Duxbury Ramblers said...

you have got to admire the work that goes into them. The wasps over here make similar nests - they can be quite large.

rainfield61 said...

Those hornets or bees are good architect.

Ferd said...

Gives me the heebie-jeebies. I know they are a part of the plan, and they are interesting, but I don't like them!

OLLIE MCKAY'S ~ A Chic Boutique said...

Yikes ~ Ditto for me ~ Cool infrastructure stuff :)) but I'm afraid of them! Happy Monday!

vanilla said...

So does this inspire you to start your paper making project?

Ann said...

that is a pretty big nest. It is a rather odd place for it to be though.
I've also thought about paper making, I keep wanting to try and maybe one of these days I'll actually do it.

Lin said...

EEEK! So it is empty?? I always wondered about those things.

Walk in the Woods said...

Gotta love those crafty, creative hornets. Well, I respect the hornets … and love their talent! I've been using bits of their paper in some of my recent creations!

Secondary Roads said...

We had a paper wasps start nests in our carport when we lived in Connecticut. About two days into the project a bird would come, destroy the nest and devour the wasps. I never did identify the bird that actually did the deed.

That paper is surprisingly tough.

Jean said...

Whoa! You just brought up a memory from my childhood. My Grandmother would burn these nests. It was crazy and you did not want to be anywhere near it. Once one of those mean Hornets flew down the back of my shirt and stung me....while I was running away.

Sharkbytes said...

Carol- Some of these can get up to 3 feet

rainfield- that they are, but I can only appreciate their work when they are gone.

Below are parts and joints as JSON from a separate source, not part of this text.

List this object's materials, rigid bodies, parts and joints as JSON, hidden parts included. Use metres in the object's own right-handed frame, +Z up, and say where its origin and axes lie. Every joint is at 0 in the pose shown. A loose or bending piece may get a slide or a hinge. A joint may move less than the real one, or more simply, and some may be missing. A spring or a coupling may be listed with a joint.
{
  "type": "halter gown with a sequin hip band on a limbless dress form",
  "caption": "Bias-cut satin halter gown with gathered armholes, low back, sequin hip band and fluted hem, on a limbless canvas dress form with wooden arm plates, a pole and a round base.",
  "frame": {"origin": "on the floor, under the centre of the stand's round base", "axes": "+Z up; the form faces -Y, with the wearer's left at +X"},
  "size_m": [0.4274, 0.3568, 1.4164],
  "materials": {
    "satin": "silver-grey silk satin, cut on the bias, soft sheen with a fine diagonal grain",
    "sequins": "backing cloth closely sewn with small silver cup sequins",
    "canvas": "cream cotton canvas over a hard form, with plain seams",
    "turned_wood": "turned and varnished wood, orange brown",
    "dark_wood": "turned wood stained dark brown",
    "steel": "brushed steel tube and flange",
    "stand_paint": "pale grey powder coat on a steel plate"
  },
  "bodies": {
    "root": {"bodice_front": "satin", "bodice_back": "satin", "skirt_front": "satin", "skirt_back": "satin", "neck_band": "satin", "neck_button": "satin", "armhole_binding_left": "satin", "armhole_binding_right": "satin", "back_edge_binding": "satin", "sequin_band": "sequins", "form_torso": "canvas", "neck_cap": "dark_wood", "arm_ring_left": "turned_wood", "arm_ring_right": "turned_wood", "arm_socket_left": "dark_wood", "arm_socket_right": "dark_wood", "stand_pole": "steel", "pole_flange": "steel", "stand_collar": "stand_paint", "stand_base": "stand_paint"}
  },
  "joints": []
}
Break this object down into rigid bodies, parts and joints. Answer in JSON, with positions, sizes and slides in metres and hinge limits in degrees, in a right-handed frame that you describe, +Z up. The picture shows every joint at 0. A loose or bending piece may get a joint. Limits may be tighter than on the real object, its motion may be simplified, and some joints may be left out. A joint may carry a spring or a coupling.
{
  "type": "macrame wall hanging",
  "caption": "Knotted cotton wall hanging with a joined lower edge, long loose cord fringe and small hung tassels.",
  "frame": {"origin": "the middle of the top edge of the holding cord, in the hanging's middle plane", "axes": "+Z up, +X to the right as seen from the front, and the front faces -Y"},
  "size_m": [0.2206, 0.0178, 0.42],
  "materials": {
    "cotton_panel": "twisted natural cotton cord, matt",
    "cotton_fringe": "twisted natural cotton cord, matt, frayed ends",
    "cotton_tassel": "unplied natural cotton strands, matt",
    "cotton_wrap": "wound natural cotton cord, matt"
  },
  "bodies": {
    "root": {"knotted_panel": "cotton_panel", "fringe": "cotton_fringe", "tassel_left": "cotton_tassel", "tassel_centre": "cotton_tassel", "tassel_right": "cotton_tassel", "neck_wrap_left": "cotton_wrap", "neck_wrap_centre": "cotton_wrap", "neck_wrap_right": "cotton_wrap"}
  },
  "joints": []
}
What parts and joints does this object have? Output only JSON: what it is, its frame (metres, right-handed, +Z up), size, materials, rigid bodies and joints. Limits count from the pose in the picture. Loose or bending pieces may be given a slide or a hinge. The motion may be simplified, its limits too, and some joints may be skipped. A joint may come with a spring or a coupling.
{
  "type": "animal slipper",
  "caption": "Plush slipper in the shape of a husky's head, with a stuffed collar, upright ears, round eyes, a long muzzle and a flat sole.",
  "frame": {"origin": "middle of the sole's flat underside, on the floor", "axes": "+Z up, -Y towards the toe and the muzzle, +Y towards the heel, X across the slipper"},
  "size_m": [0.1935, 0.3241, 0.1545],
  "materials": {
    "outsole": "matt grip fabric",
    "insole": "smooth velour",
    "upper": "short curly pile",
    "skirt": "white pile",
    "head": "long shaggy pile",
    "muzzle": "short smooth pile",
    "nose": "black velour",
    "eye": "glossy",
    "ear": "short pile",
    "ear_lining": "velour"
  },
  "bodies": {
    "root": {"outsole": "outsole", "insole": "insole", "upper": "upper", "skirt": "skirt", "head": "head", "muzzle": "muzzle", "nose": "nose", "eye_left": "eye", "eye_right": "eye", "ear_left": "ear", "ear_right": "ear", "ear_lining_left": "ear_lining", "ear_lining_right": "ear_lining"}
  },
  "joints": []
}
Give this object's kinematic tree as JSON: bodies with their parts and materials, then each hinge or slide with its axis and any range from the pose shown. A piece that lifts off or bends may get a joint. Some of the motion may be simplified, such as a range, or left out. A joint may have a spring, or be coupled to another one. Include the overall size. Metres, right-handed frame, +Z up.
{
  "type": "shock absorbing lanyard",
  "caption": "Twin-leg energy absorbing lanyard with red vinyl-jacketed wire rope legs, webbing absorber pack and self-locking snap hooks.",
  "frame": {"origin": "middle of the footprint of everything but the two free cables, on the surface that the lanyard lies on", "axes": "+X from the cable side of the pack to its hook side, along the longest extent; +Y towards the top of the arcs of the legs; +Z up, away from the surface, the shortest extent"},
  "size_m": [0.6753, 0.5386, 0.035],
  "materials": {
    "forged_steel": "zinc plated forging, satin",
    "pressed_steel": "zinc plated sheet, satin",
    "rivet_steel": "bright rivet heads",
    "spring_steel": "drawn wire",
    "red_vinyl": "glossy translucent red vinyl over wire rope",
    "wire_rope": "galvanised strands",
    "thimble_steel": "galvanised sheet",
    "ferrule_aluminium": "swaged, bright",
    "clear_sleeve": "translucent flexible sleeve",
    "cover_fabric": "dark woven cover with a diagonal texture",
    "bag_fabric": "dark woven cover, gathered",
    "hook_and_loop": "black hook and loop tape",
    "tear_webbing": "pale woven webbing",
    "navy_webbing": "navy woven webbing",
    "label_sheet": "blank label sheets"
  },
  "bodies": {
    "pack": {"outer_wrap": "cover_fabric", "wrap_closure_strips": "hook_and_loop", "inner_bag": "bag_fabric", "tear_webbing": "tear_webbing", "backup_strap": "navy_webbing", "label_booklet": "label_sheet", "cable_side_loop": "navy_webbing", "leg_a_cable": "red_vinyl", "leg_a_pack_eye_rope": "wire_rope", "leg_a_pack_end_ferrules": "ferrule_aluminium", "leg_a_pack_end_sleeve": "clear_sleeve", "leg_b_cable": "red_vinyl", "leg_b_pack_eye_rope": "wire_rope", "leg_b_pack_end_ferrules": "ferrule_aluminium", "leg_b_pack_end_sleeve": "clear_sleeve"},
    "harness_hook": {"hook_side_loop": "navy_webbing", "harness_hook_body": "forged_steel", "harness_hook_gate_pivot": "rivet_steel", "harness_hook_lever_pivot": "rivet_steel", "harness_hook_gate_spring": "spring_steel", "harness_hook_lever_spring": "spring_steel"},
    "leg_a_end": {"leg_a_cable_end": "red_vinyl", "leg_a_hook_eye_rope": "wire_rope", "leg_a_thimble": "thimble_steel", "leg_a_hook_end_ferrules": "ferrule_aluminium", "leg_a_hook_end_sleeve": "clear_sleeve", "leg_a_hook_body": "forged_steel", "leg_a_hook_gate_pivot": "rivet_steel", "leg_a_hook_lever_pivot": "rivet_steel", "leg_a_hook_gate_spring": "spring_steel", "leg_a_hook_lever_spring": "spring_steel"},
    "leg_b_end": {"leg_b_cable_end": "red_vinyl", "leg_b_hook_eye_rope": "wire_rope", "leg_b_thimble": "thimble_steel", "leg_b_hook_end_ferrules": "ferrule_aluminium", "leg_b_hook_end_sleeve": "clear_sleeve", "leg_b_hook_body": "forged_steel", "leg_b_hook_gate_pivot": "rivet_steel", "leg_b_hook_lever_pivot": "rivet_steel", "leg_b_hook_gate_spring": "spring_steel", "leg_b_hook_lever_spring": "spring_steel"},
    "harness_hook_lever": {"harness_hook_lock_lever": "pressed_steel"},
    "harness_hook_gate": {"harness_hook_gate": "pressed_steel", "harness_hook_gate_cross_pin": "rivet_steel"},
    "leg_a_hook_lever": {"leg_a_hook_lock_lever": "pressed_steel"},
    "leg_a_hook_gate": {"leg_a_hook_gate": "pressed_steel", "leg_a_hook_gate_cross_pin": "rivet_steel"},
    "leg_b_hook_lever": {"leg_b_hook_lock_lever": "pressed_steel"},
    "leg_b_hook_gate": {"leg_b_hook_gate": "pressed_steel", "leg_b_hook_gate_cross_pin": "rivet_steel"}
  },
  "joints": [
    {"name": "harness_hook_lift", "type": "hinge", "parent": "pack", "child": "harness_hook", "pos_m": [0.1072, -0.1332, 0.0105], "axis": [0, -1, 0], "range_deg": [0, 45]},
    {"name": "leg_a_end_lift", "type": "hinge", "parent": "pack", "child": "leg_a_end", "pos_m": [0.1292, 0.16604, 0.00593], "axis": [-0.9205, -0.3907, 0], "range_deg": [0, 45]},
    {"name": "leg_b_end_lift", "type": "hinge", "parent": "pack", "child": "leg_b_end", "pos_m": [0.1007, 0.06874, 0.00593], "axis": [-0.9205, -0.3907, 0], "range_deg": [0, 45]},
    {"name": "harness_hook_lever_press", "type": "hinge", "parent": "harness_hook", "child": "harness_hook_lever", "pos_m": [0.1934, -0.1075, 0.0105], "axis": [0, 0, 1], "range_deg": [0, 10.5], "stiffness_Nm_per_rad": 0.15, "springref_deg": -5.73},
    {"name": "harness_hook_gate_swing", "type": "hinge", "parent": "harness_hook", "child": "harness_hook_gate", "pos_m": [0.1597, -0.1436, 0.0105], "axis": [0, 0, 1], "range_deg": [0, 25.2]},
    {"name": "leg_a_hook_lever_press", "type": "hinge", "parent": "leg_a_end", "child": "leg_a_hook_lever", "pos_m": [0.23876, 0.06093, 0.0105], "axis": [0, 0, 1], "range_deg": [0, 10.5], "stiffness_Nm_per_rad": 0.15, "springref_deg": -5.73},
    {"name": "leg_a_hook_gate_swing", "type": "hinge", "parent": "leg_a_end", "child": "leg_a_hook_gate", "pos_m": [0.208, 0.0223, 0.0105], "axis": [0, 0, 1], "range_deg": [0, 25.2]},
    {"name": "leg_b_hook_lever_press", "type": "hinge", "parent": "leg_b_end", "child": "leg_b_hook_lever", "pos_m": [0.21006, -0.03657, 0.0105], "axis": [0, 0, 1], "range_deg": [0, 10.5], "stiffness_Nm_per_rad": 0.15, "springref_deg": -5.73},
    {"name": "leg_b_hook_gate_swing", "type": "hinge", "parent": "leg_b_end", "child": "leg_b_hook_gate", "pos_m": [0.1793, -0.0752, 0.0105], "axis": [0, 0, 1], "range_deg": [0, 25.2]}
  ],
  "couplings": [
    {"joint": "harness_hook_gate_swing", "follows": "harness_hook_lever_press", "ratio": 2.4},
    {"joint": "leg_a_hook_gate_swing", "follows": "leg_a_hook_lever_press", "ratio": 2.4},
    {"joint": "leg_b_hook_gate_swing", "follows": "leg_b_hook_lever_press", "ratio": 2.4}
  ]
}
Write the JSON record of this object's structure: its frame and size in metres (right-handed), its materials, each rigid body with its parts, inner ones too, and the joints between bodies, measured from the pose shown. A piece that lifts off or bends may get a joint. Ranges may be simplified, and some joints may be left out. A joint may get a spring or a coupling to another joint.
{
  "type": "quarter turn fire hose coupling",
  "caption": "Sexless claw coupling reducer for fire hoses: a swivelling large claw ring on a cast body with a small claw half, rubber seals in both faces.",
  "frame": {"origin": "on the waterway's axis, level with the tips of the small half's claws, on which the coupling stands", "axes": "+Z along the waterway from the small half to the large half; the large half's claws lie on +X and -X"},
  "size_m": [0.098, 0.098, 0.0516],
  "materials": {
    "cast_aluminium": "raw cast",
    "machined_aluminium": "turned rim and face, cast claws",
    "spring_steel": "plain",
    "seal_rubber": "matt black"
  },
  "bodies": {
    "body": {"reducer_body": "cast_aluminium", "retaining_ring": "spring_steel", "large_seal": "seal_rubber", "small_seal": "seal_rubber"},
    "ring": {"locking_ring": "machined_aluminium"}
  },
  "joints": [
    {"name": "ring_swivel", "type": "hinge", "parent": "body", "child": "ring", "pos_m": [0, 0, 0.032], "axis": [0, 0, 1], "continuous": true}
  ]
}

Ferd- Yeah, there's something primal about the reaction to that buzzing.

Ollie- welcome! Yes, I try to appreciate only from a distance (when they are there)

vanilla- maybe... I've been thinking about giving it a whirl this summer, but I have several other projects on tap too.

Ann- if you were closer we could try it together.

Lin- all empty in the winter. There should be a comb structure inside, but it's all rotted out.

Rose- I love the shading and shapes.

Chuck- now that is interesting! I wonder what it was.

Jean- how on earth did she get close enough to set the fire? Hornet inside shirt is bad, bad, bad! I feel for you even now.

Icy BC said...

Hornet made nest out of that? Amazing to see..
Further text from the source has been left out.